### WHAT IS BEING ASKED
Below is a listing; reproduce each line of it exactly.

### GIVEN INFORMATION
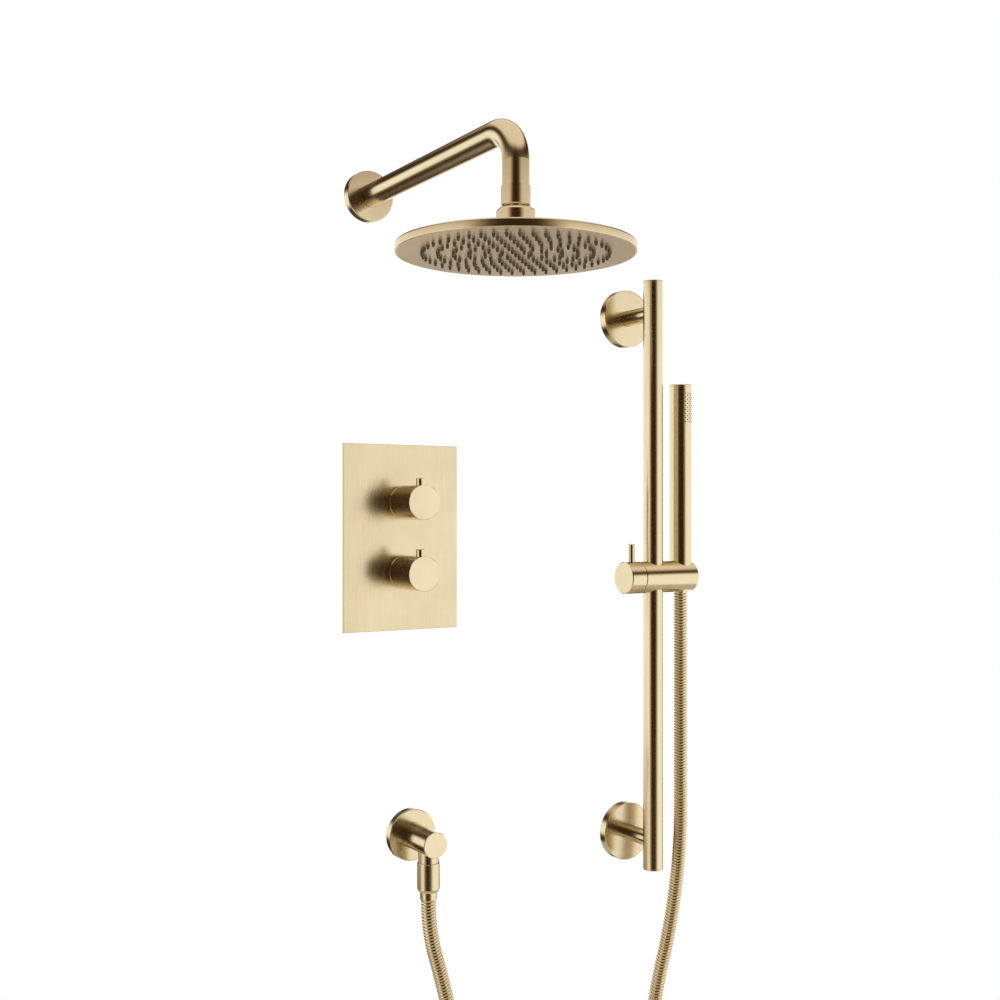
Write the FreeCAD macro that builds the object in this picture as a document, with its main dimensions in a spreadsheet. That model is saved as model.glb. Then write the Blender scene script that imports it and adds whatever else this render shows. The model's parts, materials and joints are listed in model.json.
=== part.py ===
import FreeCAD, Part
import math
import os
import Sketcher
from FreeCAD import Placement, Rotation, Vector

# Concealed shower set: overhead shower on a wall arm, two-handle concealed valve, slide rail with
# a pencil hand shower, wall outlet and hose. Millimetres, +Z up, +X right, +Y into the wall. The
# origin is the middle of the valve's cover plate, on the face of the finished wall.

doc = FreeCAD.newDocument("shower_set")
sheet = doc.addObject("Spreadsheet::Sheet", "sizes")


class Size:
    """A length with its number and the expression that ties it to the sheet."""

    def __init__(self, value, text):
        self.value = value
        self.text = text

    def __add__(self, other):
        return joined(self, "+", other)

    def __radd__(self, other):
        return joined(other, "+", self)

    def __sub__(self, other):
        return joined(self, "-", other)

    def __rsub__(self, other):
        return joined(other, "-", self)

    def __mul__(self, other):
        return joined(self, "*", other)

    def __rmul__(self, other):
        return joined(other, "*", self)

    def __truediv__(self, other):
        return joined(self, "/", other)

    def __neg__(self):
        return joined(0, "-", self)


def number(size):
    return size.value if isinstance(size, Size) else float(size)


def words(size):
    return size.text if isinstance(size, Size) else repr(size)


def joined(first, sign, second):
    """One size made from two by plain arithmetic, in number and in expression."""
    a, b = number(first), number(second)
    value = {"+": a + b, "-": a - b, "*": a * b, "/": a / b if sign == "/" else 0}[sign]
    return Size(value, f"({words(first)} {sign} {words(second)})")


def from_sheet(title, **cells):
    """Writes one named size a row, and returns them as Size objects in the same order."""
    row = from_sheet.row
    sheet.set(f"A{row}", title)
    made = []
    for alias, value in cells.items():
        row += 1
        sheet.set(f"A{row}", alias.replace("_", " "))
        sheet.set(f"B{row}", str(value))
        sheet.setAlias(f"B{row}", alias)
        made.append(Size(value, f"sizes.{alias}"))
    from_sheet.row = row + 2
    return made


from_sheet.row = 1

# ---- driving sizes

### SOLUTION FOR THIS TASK
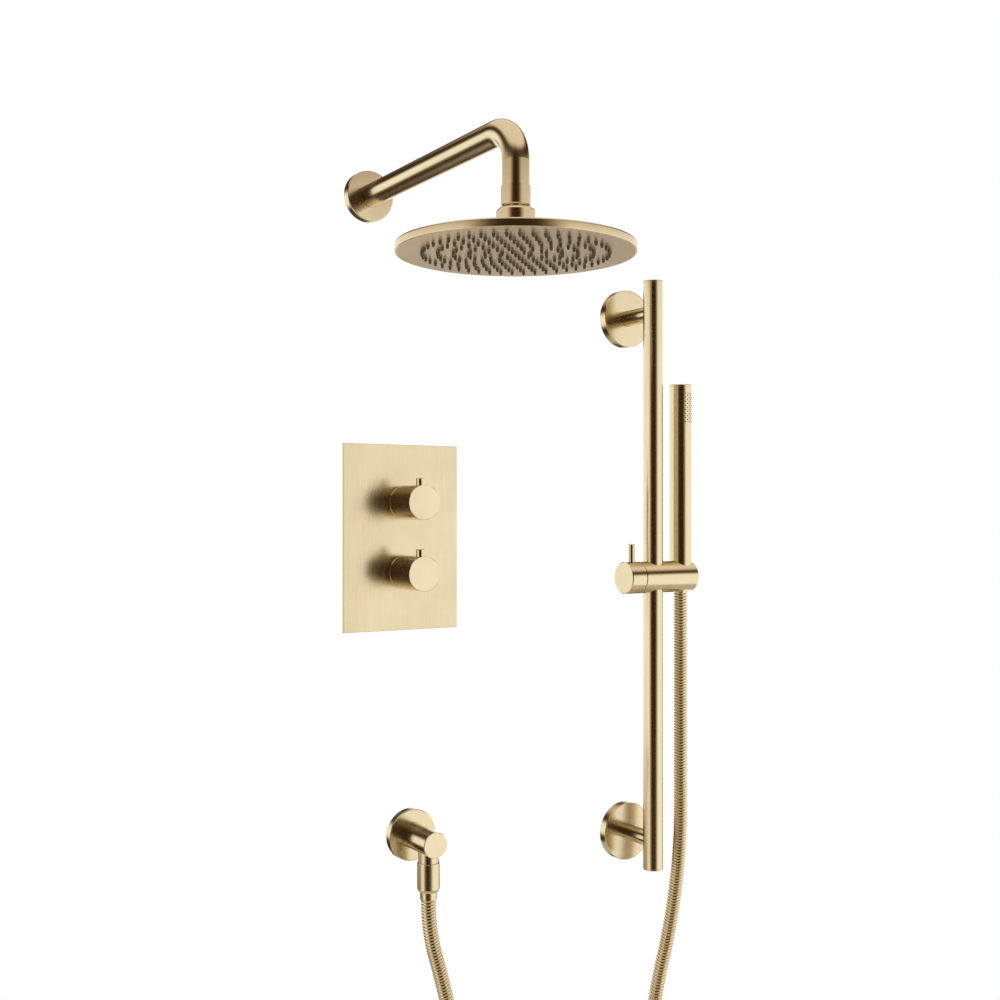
Write the FreeCAD macro that builds the object in this picture as a document, with its main dimensions in a spreadsheet. That model is saved as model.glb. Then write the Blender scene script that imports it and adds whatever else this render shows. The model's parts, materials and joints are listed in model.json.
=== part.py ===
import FreeCAD, Part
import math
import os
import Sketcher
from FreeCAD import Placement, Rotation, Vector

# Concealed shower set: overhead shower on a wall arm, two-handle concealed valve, slide rail with
# a pencil hand shower, wall outlet and hose. Millimetres, +Z up, +X right, +Y into the wall. The
# origin is the middle of the valve's cover plate, on the face of the finished wall.

doc = FreeCAD.newDocument("shower_set")
sheet = doc.addObject("Spreadsheet::Sheet", "sizes")


class Size:
    """A length with its number and the expression that ties it to the sheet."""

    def __init__(self, value, text):
        self.value = value
        self.text = text

    def __add__(self, other):
        return joined(self, "+", other)

    def __radd__(self, other):
        return joined(other, "+", self)

    def __sub__(self, other):
        return joined(self, "-", other)

    def __rsub__(self, other):
        return joined(other, "-", self)

    def __mul__(self, other):
        return joined(self, "*", other)

    def __rmul__(self, other):
        return joined(other, "*", self)

    def __truediv__(self, other):
        return joined(self, "/", other)

    def __neg__(self):
        return joined(0, "-", self)


def number(size):
    return size.value if isinstance(size, Size) else float(size)


def words(size):
    return size.text if isinstance(size, Size) else repr(size)


def joined(first, sign, second):
    """One size made from two by plain arithmetic, in number and in expression."""
    a, b = number(first), number(second)
    value = {"+": a + b, "-": a - b, "*": a * b, "/": a / b if sign == "/" else 0}[sign]
    return Size(value, f"({words(first)} {sign} {words(second)})")


def from_sheet(title, **cells):
    """Writes one named size a row, and returns them as Size objects in the same order."""
    row = from_sheet.row
    sheet.set(f"A{row}", title)
    made = []
    for alias, value in cells.items():
        row += 1
        sheet.set(f"A{row}", alias.replace("_", " "))
        sheet.set(f"B{row}", str(value))
        sheet.setAlias(f"B{row}", alias)
        made.append(Size(value, f"sizes.{alias}"))
    from_sheet.row = row + 2
    return made


from_sheet.row = 1

# ---- driving sizes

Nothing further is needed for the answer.